Thank you for your response Airlineinvestor.   It is clear a bunch of you guys are really eager and do hard work to understand things.  Unfortunately, these black swan events erase any good work done by you or your investee companies, such as Air Canada.   They become dangerous situations, and retail investors who can’t read balance sheets or leverage ratios should be wary of betting on highly leveraged industries like airlines, casinos, cruise lines, etc., as we move into recession and retrenchment.  Why?
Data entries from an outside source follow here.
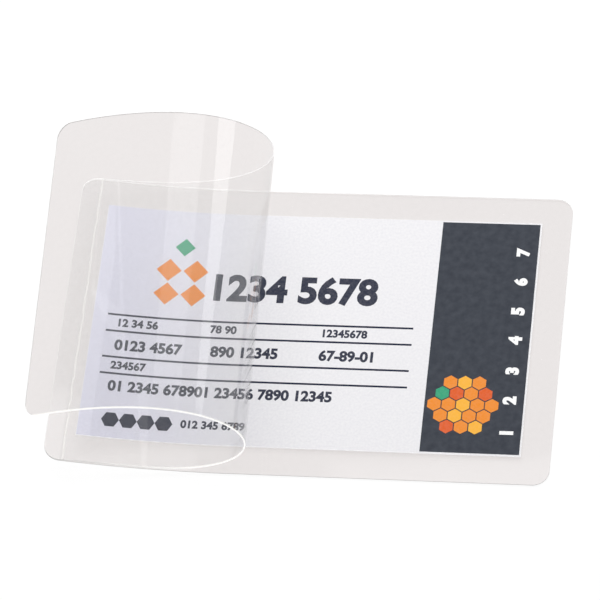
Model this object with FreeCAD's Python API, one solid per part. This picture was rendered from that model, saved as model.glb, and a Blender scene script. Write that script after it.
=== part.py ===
"""Laminating pouch of key card size, curled open, with its paper card in place.

Two clear films of one size are heat sealed along their left short edge. The
bottom film lies on the table and is bowed up a little at the seal. The card lies
on its middle. The top film lies on the card next to the seal, lifts off, curls up and
comes back over itself. It lifts off sooner along its far edge than along its near
one, so the curl is a cone rather than a tube, and its far side stands higher.
X runs along the pouch from the seal, Y across it and Z up. The origin is the
middle of the bottom film's underside.
"""

import FreeCAD, Part
import math
import os

os.makedirs("parts", exist_ok=True)

# Card, in millimetres
card_length = 86.8
card_width = 51.8
card_thickness = 0.28

# Films
film_thickness = 0.25
end_margin = 5.8
side_margin = 5.85
corner_radius = 3.2
seal_width = 3.8
air_gap = 0.03

# Bow of the bottom film: how far from the sealed end it leaves the table, and how round it is
bow_length = 36.0
bow_radius = 185.0

# Curl of the top film. Along each long edge it leaves the card at liftoff, is roundest at bend,
# both from the sealed end, and is half as round at a distance of spread from the bend.
curl_degrees = 211.5
near_liftoff = 18.2
near_bend = 48.6
near_spread = 19.4
far_liftoff = 6.0
far_bend = 50.1
far_spread = 17.9

# Fineness of the curl: strips that it is made of, and small turns in each strip
strip_count = 24
turns_per_strip = 30

pouch_length = card_length + 2 * end_margin
pouch_width = card_width + 2 * side_margin
half_width = pouch_width / 2
bow_end_x = bow_length - pouch_length / 2
card_under = film_thickness + air_gap
card_over = card_under + card_thickness
cover_under = card_over + air_gap


def bow_angle(distance):
    """Downward slope of the bottom film, in radians, a distance along it from the seal."""
    on_arc = max(distance, seal_width)
    return max(bow_length - on_arc, 0.0) / bow_radius


def along(angle):
    """Unit vector in the XZ plane that climbs at an angle, in radians."""
    return FreeCAD.Vector(math.cos(angle), 0, math.sin(angle))


def across(angle):
    """Unit vector square to along(angle), a quarter turn further up."""
    return FreeCAD.Vector(-math.sin(angle), 0, math.cos(angle))


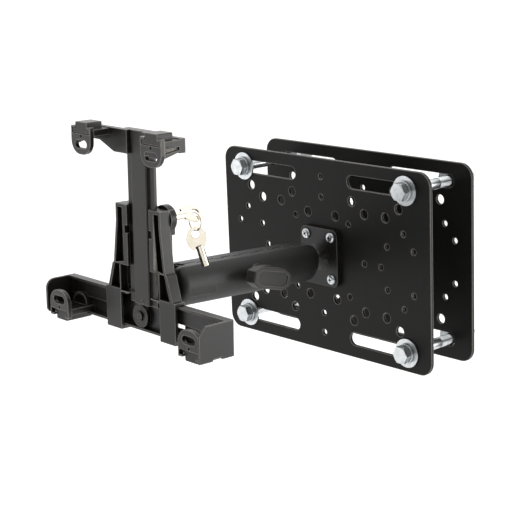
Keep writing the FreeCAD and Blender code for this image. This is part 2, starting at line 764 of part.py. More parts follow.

Because most don’t understand how insidious debt becomes to equity value during a downturn with big cash burn.  

 

SHare price declines (peak to trough) Last 12 months:

 

MGM : -70%

Norwegian: -84%

Carnival: -85%

 

Delta:  -68%

American AIrlines:  -74%

United Airlines: -78%

Air Canada: -72%

 

Recessions or black swan events like this are game changers.  It matters not that MGM generated great money in Vegas and Macau for the past five years, improving their debt structure and cleaning many things up.  The share price has just fallen from $36 to $10.   Nobody cares that Carnival and Norwegian put up terrific numbers for years.  Same thing goes the airlines.   The cleaned up labor issues, monetized credit card relationships, consolidated, outsourced regionals and generally did a fine job.   Doesn’t matter now.   What do they have in common?   Heavy fixed asset businesses that require almost 24/7 asset utilization (casinos, planes, cruise ships).  

 

THe same thing happened in 2007/2008, where we saw cost of capital rise precipitously, meaning highly leveraged businesses saw permanent capital impairments.  The airlines actually weren’t even hurt that bad, as compared to this cycle, when their assets are literally parked.   THis will be so much worse.  How did things fare in 2007/2008 for the leveraged airlines/casinos/cruise ships?

 

In 2008, MGM Resorts went from $89 to $0.89, and by 2014 was back up to $25.  The equity stub in 08/09 was just a call option versus a potential bankruptcy, which was averted.  Carnival went from $51 to $20 in 2008 and only got back to that $50 level in 2015.  Delta went from $21 to $3 in 2008 and never regained the $20 level till mid 2013.  

 

Air Canada had a good year in 2007, touting their achievements.  In 2008, the share price declined from $21 to under $1, and never exceeded $5 until late 2013. 

 

The capital impairment was somewhat permanent.    So please view Air Canada from a balance sheet perspective, and if you have no clue what you are looking at, don’t speculate in Air Canada right now.   Remember that Air Canada’s two best ever years were the last two, generating a whopping $3 billion in free cash flow.   THis will be burned thru in the “first six months of 2020”, according to a dated report by National bank (it could be worse).   The stock, interestingly, has gone back to late 2017 levels (erasing 2018 and 2019 gains).  Probably logical.  And every month this lockdown remains in place, I believe another $900 million is being burned thru (or $3.42 per share in equity value).  THis is potentially permanent impairment that will take years to regain.   Questions for when we exit Corona lockdown:   When will business travel return?  Will the Asian routes remain strong?   Will the Trans-Atlantic capacity glut get worse?  What assumptions do you have to make to see AC getting back to break-even?

 

Warren Buffett went into this crisis sitting on $126 billion in cash.   He never sells at the bottom, and typically is the buyer.   So far, he hasn’t deployed capital and just sold some airlines down over 50%.   You can twist your mind to believe this is somehow bullish but as you will see when airlines trade on Monday morning, it isn’t.    If Buffett saw a V-shaped recovery, he would want to own the most levered assets, and leverage (up and down) is close to highest in an airline...

 

Keynes observed, “When facts change, I change your mind.”   In the past six weeks, EVERYTHING has changed. 

 

As a retired institutional professional, I try to help the retail investor when i see the opportunity.  I hopefully educated some of you on understanding capital structure and the threats/opportunities faced by the equity holder when the economic tide goes out and the debt/leverage  holds the cards.  Good luck to all and I’ll let the bulls and bears fight it out here.  Adios.